Orion Publishing Group
- Parent company: Hachette Livre
- Founded: 1991; 35 years ago
- Founder: Anthony Cheetham; Rosemary Cheetham;
- Country of origin: United Kingdom
- Headquarters location: London
- Publication types: Books
- Imprints: Weidenfeld & Nicolson, Gollancz, Phoenix, Cassell Military, White Rabbit, Everyman's Library; Everyman's Library has been discontinued.
- Official website: www.orionbooks.co.uk

= Orion Publishing Group =

British book publisher based in London

Orion Publishing Group Ltd is a British book publisher. It was founded in 1991 and acquired Weidenfeld & Nicolson the following year. The group has published numerous bestselling books by notable authors including Ian Rankin, Michael Connelly, Nemir Kirdar, and Quentin Tarantino.

==History==
Orion Books was launched in 1992, with Orion purchasing the assets of Chapman Publishers the following year. In the same year (1993), Orion acquired a warehousing and distribution centre called Littlehampton Book Services (LBS), which was based in Sussex in the UK. A majority share capital of Orion was sold to Hachette Livre in 1998, before Hachette Livre became the sole owner of the Orion Publishing Group in 2003. In December 1998, Orion acquired publishing house Cassell, whose imprints included Victor Gollancz Ltd.

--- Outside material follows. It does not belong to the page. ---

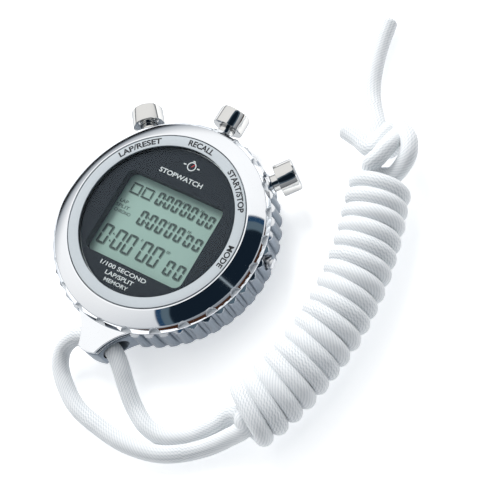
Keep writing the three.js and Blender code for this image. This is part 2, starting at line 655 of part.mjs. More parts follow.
place('upper_case', upperCase(), CHROME);
place('lower_case', lowerCase(), SATIN);
place('back_cover', backCover(), STEEL);
place('back_gasket', ring(LEDGE_RADIUS + RUNNING, COVER_RADIUS - GASKET_INSET,
  COVER_THICKNESS + RUNNING / 2, LEDGE_Z - RUNNING / 2), RUBBER);
BACK_SCREW_CLOCKS.forEach((clock, i) => {
  const [x, y] = onClock(clock, COVER_RADIUS - SCREW_RING_INSET);
  const seat = COVER_THICKNESS - 2 * BACK_SCREW.headHeight - RUNNING;
  place(`back_screw_${i + 1}`, screw(BACK_SCREW, BACK_SCREW.length), STEEL)
    .position.set(x, y, seat);
});

place('lens', lens(), CLEAR);
place('label_ring', labelRing(), SILVER);
place('lens_gasket', ring(FACE_RADIUS + 2 * RUNNING, FACE_RADIUS + LENS_RIM,
  SEAT_Z + RUNNING, SEAT_Z + RUNNING + SEAL_THICKNESS), RUBBER);
place('dial_mask', dialMask(), BLACK);
place('lcd_panel', block(LCD_WIDTH, LCD_HEIGHT, LCD_TOP_Z - LCD.thickness, LCD_TOP_Z, 0, WINDOW.y),
  LCD_GREEN);
zebraRows.forEach((y, i) => {
  const [bottom, top] = [BOARD_Z + RUNNING, LCD_TOP_Z - LCD.thickness - RUNNING];
  place(`zebra_strip_${i + 1}`, block(ZEBRA.length, ZEBRA.width, bottom, top, 0, y), ELASTOMER);
});
place('module_frame', moduleFrame(), WHITE_PLASTIC);
place('circuit_board', circuitBoard(), BOARD_GREEN);
const boardBottom = BOARD_Z - BOARD_THICKNESS;
BOARD_SCREW_CLOCKS.forEach((clock, i) => {
  const [x, y] = onClock(clock, BOARD_SCREW.ring);
  const length = BOARD_THICKNESS + BOARD_DROP + FRAME_THICKNESS;
  place(`board_screw_${i + 1}`, screw(BOARD_SCREW, length), STEEL)
    .position.set(x, y, boardBottom - RUNNING - BOARD_SCREW.headHeight);
});
place('controller_chip', chipDome(boardBottom - RUNNING), BLACK).position.set(CHIP.x, CHIP.y, 0);
const crystal = rod(CRYSTAL.radius, -CRYSTAL.length / 2, CRYSTAL.length / 2, 12);
place('quartz_crystal', crystal.rotateY(Math.PI / 2), STEEL)
  .position.set(CRYSTAL.x, CRYSTAL.y, boardBottom - RUNNING - CRYSTAL.radius);
const cellTop = boardBottom - 3 * GAP;
const cellBottom = cellTop - CELL.thickness;
place('battery_cell', rod(CELL.radius, cellBottom, cellTop, 32), STEEL)
  .position.set(CELL.x, CELL.y, 0);
place('battery_clip', batteryClip(cellBottom, boardBottom), STEEL);
place('buzzer_disc', rod(BUZZER.radius, COVER_THICKNESS + GAP,
  COVER_THICKNESS + GAP + BUZZER.thickness, 32), BRASS);

for (const { name, clock, spec } of allButtons) {
  const isPin = name === 'mode';
  const face = CASE_RADIUS + CAP.stand;
  const pinEnd = CASE_RADIUS + MODE.bushProud + MODE.reach;
  const stemEnd = isPin ? pinEnd : face + CAP.depth - RUNNING;
  buttonInside(name, clock, spec, stemEnd, spec.neck);
  if (!isPin) place(`${name}_cap`, radial(cap(face), clock, BUTTON_Z), CHROME);
  place(`${name}_contact`, contact(clock), BRASS);
}

const wrapSection = new THREE.Shape().absellipse(0, 0, WRAP_HALF_HEIGHT, WRAP_HALF_WIDTH,
  0, 2 * Math.PI);
const wrapAxis = curve(WRAP_AXIS.map(([x, y]) => [x, y, WRAP_HALF_HEIGHT]));
cordTube('cord_strands', STRANDS);
place('cord_wrap', along(wrapAxis, new THREE.Shape(wrapSection.getPoints(7)), 14), CORD_WHITE);
cordTube('cord_long_tail', LONG_TAIL);
cordTube('cord_short_tail', SHORT_TAIL);
const knot = new THREE.SphereGeometry(1, 14, 9).scale(KNOT.halfX, KNOT.halfY, KNOT.halfZ);
place('cord_knot', closed(knot.rotateZ(radians(KNOT.turn))), CORD_WHITE)
  .position.set(KNOT.x, KNOT.y, KNOT.z);

export default watch;
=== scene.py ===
# Digital hand stopwatch in a metal case, lying on its back with its braided neck cord wound up
# beside it. Metres, in the mechanical model's frame: +Z is out of the face, +Y is twelve
# o'clock, and the origin is the middle of the back cover, on the table.

import json
import math

import bmesh
import bpy
import numpy as np
from mathutils import Matrix, Vector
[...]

This imprint became a part of the Orion group and Orion also took ownership of the Cassell Military list. After acquiring Hodder Headline, Hachette UK was formed, with Orion as its largest single component.

==Awards==
Hachette's Orion division won the 2021 British Book Awards "Publisher of The Year" title for outstanding success during the 2020 calendar year. Each of its lists recorded a sharp increase in sales, with eight books topping £1,000,000 in sales. There were bestsellers from Ian Rankin and Michael Connelly in fiction, along with strong sales from Noel Fitzpatrick and Arsène Wenger on the non-fiction side. This financial success, along with "virtual events and effective digital marketing" (Adam Kay's Dear NHS anthology raised nearly £400,000) saw the Orion Group win the publishers' prize in 2021.

==Imprints==
The group's imprints include:
- Gollancz
- Laurence King Publishing
- Orion Business
- Orion Fiction
- Orion Spring
- Phoenix Books
- Seven Dials
- Trapeze
- Weidenfeld & Nicolson
- White Rabbit

Orion Children's Books is an imprint of Hachette Children's Group.

The group also distributes books for the independent Halban Publishers.

==Distribution==
Books distributed through Littlehampton Book Services.